Probabilistic Data-Driven Modelling of Astrophysical Transients: The Neural Process Family for Ultrafast and Class-Agnostic Light Curve Reconstruction with NightLANP

arXiv:2605.27527v2 Announce Type: replace-cross Abstract: Astrophysical observations from Earth are subject to weather, environmental, and scientific constraints that lead to sparse, irregular light curves. On the eve of the Vera C. Rubin Observatory Legacy Survey of Space and Time, its dataset offers unprecedented opportunities for transient science. Yet a key challenge remains its cadence, sparse and irregular across six bands, limiting inference. Interpolation helps mitigate this, with Gaussian Processes the standard, but they struggle with cross-band correlations, require a priori kernel specification, and must be fit to each light curve individually, hence scaling poorly. Here, we introduce the neural process family for light curve reconstruction, combining the probabilistic framework of Gaussian Processes with the scalability of deep learning. By meta-learning on diverse simulated transients, Attentive Neural Processes shift the bulk of computation to training, enabling rapid, amortized inference with a class-agnostic model.
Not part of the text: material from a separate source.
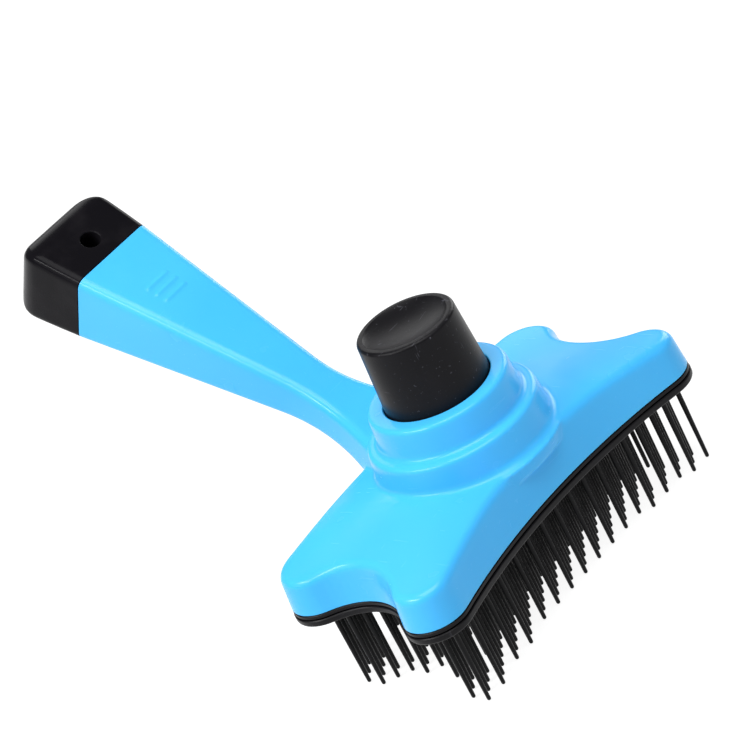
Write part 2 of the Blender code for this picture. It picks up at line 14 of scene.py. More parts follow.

Evaluated on realistic Rubin cadences across 15 transient classes, we show that even an unoptimized, out-of-the-box Attentive Neural Process consistently outperforms all benchmarks -- a suite of Gaussian Processes and neural networks -- on every tested metric, spanning regression quality, astrophysical feature recovery, and probabilistic calibration. Our model interpolates all bands simultaneously in microseconds, over four orders of magnitude faster than the next-best neural benchmark and five faster than Gaussian Processes, demonstrating the potential of neural processes for the nightly Rubin alert stream. Attentive Neural Processes avoid the overconfidence of standard neural networks and the underconfidence of Gaussian Processes, delivering sharp, well-calibrated uncertainties. This work establishes the neural process family as a scalable, probabilistic foundation for real-time transient science in the Rubin era.